#6336 - Stats are still failing to generate on high-traffic sites
| Identifier | #6336 |
|---|---|
| Issue type | Major issue (breaks an entire feature) |
| Title | Stats are still failing to generate on high-traffic sites |
| Status | Open |
| Handling member | Deleted |
| Version | 11 beta8 |
| Addon | stats |
| Description | Despite optimisation, pre-processing of statistics is still failing on composr.app, probably because of all the guest traffic it has been receiving. We need to optimise even more. |
| Funded? | No |
The system will post a comment when this issue is modified (e.g., status changes).
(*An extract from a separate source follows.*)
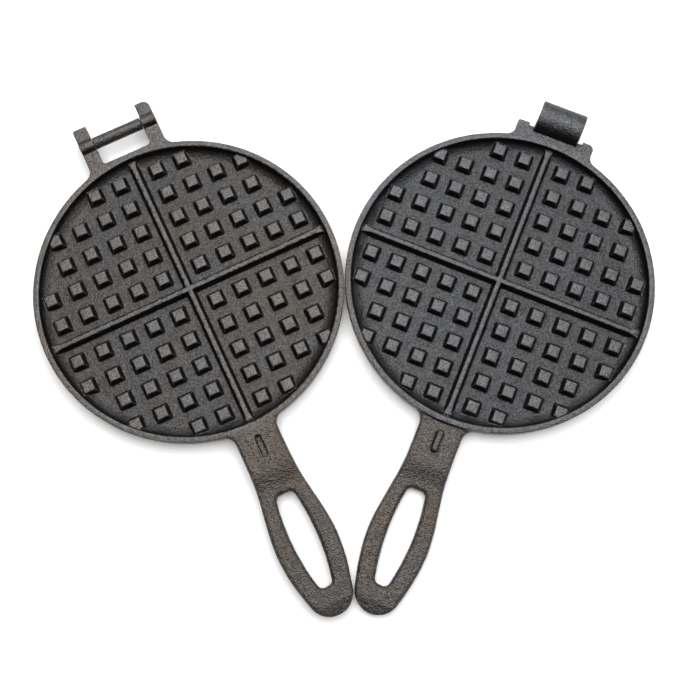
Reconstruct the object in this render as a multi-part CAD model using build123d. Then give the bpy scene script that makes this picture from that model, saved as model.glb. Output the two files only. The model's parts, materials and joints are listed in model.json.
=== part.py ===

To be notified of this, click "Enable comment notifications".

Comments
My approach is to flatten the data that we store in the database. Instead of dumping serialized data into p_data for each bucket/interval, we will flatten out the keys. Every key-value pair (data point) will be its own row in the database.
Pros:
- Much less memory use as we are not selecting dumps of p_data data; these can easily be multiple MBs;
- The flat key structure means that we can select groups of data points that we want using LIKE `keys||to||select||%` instead of loading entire dumps of data in, running unserialize on them, and finding the data points that we want. Since this is directly SQL, we can also select keys in batches (e.g., 100 at a time) to avoid OOM.
Cons:
- Many more rows in the database (but they will be smaller)
- Many more SQL queries involved (but that's mainly on the scheduler; graphs won't see that much of an increase due to selecting all data points that we need together with a wildcard LIKE statement)
I am testing the following changes:
Processing times have been reduced to about 4-5 minutes. I will continue to monitor the changes.